** start of Available data **
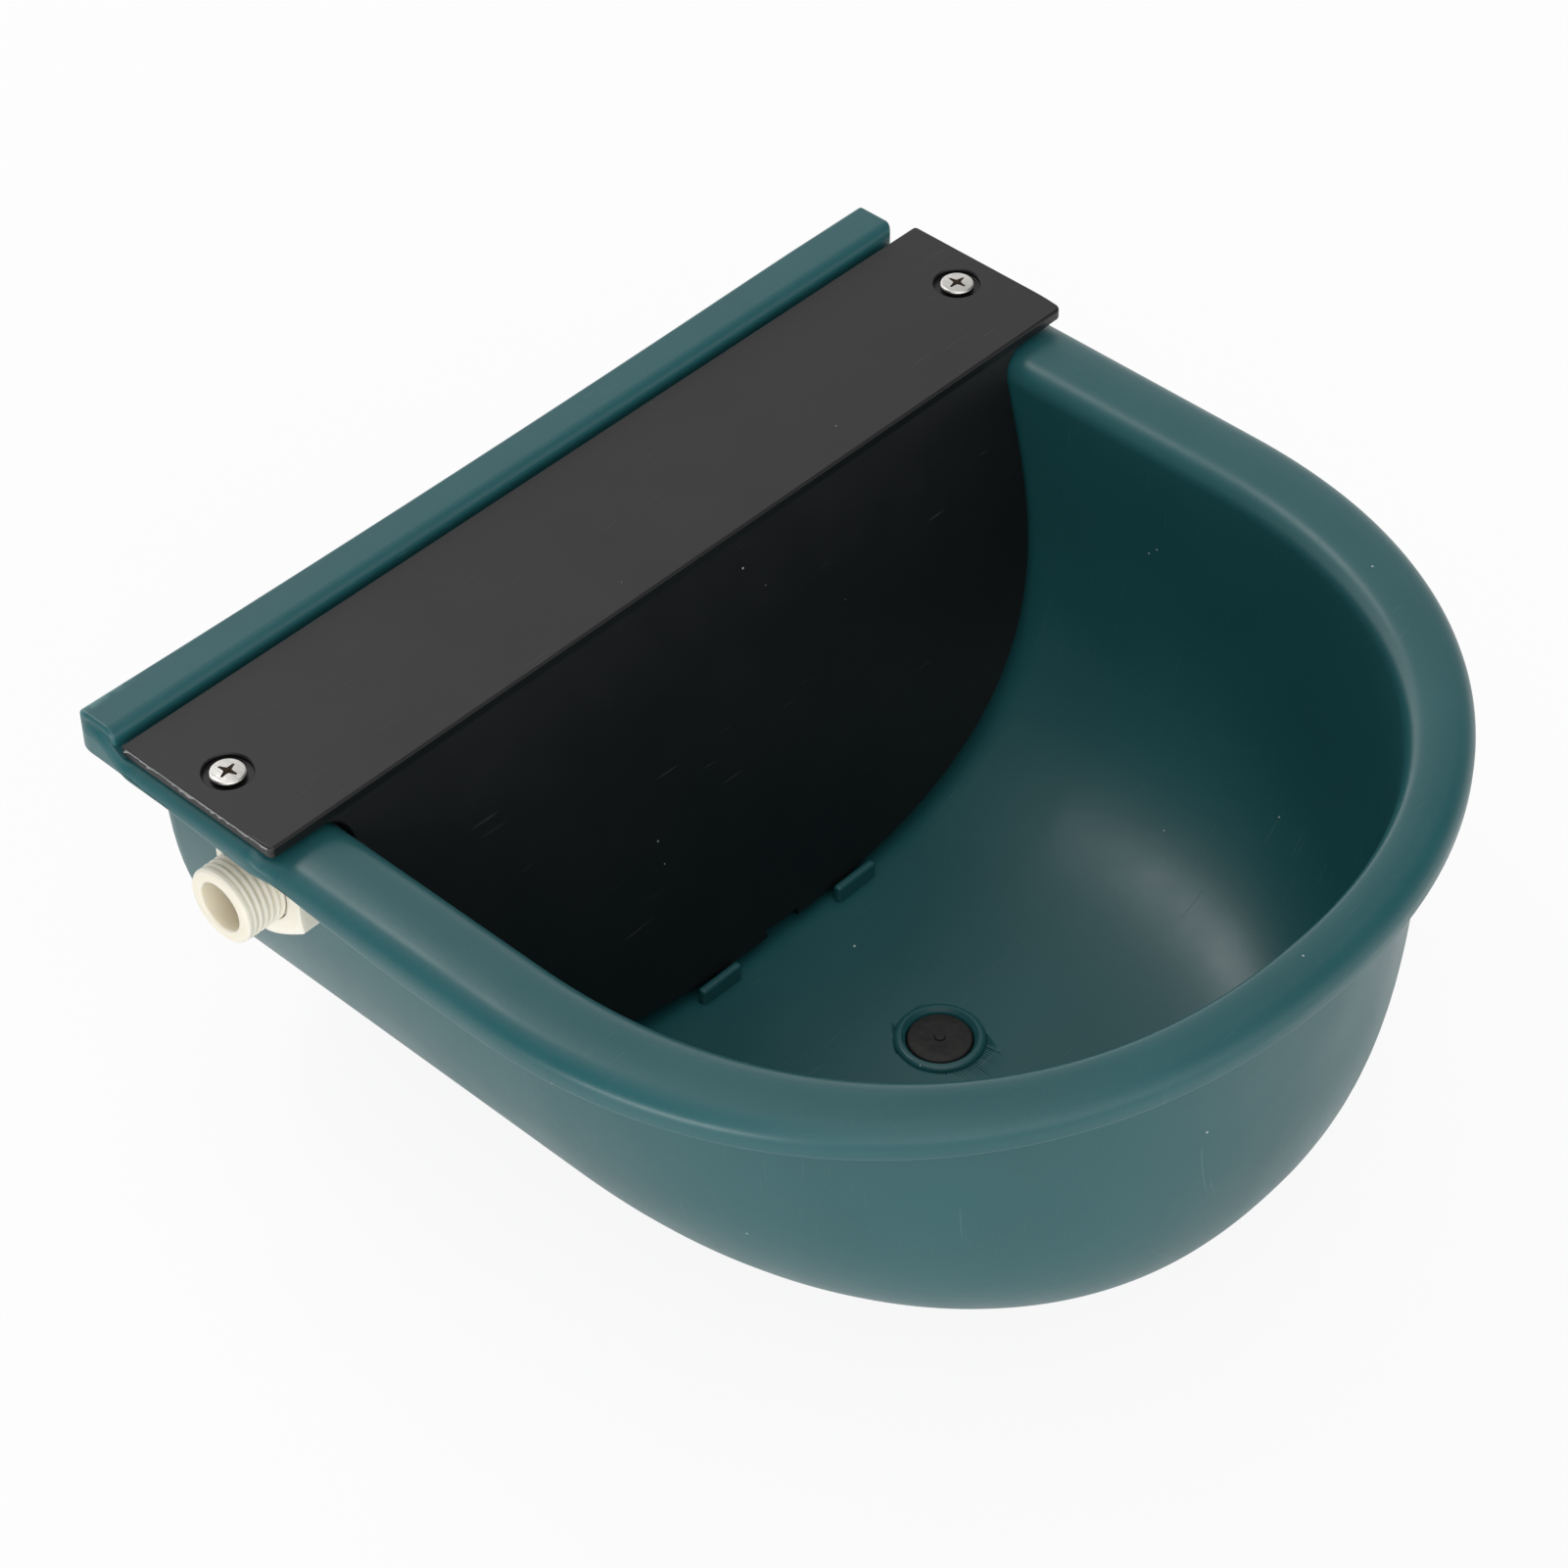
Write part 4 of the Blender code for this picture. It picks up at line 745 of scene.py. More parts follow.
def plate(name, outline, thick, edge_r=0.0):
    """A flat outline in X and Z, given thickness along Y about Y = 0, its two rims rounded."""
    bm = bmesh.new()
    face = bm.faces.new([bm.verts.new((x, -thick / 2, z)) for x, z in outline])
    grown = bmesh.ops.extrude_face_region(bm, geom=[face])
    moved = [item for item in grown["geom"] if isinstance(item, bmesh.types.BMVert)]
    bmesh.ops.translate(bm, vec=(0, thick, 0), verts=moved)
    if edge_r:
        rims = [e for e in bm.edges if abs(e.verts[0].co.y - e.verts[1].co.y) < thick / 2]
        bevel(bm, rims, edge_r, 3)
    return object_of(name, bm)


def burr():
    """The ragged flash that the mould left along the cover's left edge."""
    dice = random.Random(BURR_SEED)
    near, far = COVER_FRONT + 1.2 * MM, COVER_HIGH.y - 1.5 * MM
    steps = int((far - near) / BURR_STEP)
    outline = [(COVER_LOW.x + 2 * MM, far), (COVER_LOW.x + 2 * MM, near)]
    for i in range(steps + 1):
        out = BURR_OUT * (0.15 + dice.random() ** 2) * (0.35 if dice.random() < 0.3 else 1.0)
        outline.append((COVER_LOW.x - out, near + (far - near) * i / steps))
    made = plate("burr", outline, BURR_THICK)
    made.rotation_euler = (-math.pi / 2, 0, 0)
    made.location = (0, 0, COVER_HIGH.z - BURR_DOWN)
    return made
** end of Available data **
** start of Available data **
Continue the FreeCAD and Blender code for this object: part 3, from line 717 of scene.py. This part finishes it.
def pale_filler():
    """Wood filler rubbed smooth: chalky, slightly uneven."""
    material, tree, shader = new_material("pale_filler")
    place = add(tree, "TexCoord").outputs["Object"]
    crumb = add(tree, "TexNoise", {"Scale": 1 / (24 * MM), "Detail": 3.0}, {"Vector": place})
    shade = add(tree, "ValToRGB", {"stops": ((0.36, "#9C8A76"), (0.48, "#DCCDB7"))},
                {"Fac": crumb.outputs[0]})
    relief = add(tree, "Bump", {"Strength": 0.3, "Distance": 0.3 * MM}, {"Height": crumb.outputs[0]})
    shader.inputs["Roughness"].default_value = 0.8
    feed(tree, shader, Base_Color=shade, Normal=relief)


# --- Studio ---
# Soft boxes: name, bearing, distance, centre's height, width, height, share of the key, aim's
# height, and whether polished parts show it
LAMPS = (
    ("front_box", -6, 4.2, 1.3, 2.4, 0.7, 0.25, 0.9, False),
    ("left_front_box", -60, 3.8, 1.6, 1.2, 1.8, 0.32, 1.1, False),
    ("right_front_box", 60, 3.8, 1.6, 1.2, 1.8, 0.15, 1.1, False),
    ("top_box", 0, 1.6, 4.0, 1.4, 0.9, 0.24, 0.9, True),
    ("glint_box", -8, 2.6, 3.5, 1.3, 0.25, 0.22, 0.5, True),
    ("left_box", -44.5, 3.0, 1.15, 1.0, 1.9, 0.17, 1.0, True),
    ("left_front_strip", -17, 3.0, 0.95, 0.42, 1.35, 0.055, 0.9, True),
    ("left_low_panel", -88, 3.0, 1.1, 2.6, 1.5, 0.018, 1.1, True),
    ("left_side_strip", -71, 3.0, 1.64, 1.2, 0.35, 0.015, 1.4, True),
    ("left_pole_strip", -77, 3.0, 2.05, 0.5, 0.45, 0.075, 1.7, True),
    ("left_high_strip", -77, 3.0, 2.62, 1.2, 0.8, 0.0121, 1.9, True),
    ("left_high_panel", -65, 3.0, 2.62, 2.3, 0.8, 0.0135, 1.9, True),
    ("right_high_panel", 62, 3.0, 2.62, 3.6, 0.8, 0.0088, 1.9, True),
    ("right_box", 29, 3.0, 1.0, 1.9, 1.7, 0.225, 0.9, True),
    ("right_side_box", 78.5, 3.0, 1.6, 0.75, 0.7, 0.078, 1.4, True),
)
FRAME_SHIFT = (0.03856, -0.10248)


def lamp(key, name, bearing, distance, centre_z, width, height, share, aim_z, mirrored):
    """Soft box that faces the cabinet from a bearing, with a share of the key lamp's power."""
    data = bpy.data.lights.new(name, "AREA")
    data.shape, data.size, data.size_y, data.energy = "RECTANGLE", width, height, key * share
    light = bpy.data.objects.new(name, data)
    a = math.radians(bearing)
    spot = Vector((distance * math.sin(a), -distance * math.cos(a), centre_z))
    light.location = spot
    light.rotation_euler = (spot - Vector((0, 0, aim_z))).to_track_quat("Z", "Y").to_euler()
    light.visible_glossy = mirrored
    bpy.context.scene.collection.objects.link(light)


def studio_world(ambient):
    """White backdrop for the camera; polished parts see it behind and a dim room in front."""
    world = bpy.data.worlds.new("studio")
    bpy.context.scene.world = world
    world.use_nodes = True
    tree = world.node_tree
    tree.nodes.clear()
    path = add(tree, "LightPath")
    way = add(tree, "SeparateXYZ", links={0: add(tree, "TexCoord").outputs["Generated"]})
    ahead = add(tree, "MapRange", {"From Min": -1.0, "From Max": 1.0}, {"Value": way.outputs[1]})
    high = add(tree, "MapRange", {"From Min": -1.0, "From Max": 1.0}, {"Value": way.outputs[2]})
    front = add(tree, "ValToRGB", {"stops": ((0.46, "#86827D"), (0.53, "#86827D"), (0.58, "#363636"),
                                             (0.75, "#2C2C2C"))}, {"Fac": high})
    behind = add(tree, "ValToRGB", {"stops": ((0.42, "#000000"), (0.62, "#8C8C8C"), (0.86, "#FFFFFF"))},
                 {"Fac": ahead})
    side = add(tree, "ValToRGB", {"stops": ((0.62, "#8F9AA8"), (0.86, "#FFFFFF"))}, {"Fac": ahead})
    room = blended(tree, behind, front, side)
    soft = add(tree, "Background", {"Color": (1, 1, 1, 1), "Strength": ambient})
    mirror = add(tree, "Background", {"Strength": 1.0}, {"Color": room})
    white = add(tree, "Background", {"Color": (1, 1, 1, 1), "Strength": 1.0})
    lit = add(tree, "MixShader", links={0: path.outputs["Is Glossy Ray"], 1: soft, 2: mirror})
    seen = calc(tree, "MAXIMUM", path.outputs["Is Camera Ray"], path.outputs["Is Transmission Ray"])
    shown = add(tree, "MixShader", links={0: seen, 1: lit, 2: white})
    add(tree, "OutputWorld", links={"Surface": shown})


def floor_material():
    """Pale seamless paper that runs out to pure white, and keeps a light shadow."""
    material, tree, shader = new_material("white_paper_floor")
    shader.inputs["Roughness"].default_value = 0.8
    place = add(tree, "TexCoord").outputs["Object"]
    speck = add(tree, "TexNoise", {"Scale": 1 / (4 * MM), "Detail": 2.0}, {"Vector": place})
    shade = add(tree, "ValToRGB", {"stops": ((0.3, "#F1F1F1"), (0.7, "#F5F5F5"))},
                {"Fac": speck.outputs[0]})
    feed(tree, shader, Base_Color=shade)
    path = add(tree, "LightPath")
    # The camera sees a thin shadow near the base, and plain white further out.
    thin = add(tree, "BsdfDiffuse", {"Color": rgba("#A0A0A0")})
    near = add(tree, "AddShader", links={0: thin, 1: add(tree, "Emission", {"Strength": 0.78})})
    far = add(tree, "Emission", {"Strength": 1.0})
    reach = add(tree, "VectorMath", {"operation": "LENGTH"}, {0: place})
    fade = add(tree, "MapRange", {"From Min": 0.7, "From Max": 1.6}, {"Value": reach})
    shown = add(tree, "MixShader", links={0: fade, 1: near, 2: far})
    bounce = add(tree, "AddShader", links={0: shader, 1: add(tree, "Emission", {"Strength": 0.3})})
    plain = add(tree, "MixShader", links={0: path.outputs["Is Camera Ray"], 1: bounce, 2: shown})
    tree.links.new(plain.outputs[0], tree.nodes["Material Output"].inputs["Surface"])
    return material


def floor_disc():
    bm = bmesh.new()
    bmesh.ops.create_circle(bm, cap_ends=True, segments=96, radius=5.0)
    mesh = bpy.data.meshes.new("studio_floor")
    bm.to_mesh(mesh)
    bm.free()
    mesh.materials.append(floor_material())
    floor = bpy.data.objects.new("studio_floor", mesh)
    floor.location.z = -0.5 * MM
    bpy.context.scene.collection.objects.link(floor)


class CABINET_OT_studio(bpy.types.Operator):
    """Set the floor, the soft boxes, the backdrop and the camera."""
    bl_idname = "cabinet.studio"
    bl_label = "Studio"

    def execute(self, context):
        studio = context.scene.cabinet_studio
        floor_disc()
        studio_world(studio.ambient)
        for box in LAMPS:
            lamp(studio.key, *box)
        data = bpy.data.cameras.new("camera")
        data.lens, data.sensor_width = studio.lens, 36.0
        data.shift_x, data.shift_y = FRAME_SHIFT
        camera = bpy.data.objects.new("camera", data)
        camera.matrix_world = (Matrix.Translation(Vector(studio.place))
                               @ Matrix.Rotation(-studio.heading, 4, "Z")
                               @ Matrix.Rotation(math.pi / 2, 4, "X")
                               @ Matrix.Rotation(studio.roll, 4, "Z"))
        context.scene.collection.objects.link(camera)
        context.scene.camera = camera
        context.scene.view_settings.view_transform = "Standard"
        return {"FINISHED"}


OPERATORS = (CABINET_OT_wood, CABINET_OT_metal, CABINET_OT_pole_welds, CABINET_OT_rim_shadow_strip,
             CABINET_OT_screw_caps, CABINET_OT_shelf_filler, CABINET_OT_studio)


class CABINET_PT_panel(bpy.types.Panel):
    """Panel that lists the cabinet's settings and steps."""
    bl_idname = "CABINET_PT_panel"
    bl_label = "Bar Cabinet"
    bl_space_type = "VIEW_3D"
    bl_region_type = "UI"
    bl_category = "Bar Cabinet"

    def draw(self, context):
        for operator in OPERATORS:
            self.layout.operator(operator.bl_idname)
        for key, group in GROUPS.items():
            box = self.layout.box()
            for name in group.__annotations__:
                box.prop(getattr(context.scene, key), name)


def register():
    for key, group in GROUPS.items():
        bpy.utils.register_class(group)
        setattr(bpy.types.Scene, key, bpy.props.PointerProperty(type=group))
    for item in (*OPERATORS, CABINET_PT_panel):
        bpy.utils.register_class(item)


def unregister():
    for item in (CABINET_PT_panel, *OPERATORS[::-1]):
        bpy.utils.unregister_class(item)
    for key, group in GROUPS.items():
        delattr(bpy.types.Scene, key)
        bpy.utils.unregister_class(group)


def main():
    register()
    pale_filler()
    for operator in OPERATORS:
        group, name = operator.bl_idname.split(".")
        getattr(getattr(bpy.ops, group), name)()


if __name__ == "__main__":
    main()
** end of Available data **
» Directive: Within the listing above, the range opens at the line with "Write part 4" and closes at the line with "return made". Reproduce exactly the lines of that range, including both ends.

» Solution for this exercise:
Write part 4 of the Blender code for this picture. It picks up at line 745 of scene.py. More parts follow.
def plate(name, outline, thick, edge_r=0.0):
    """A flat outline in X and Z, given thickness along Y about Y = 0, its two rims rounded."""
    bm = bmesh.new()
    face = bm.faces.new([bm.verts.new((x, -thick / 2, z)) for x, z in outline])
    grown = bmesh.ops.extrude_face_region(bm, geom=[face])
    moved = [item for item in grown["geom"] if isinstance(item, bmesh.types.BMVert)]
    bmesh.ops.translate(bm, vec=(0, thick, 0), verts=moved)
    if edge_r:
        rims = [e for e in bm.edges if abs(e.verts[0].co.y - e.verts[1].co.y) < thick / 2]
        bevel(bm, rims, edge_r, 3)
    return object_of(name, bm)


def burr():
    """The ragged flash that the mould left along the cover's left edge."""
    dice = random.Random(BURR_SEED)
    near, far = COVER_FRONT + 1.2 * MM, COVER_HIGH.y - 1.5 * MM
    steps = int((far - near) / BURR_STEP)
    outline = [(COVER_LOW.x + 2 * MM, far), (COVER_LOW.x + 2 * MM, near)]
    for i in range(steps + 1):
        out = BURR_OUT * (0.15 + dice.random() ** 2) * (0.35 if dice.random() < 0.3 else 1.0)
        outline.append((COVER_LOW.x - out, near + (far - near) * i / steps))
    made = plate("burr", outline, BURR_THICK)
    made.rotation_euler = (-math.pi / 2, 0, 0)
    made.location = (0, 0, COVER_HIGH.z - BURR_DOWN)
    return made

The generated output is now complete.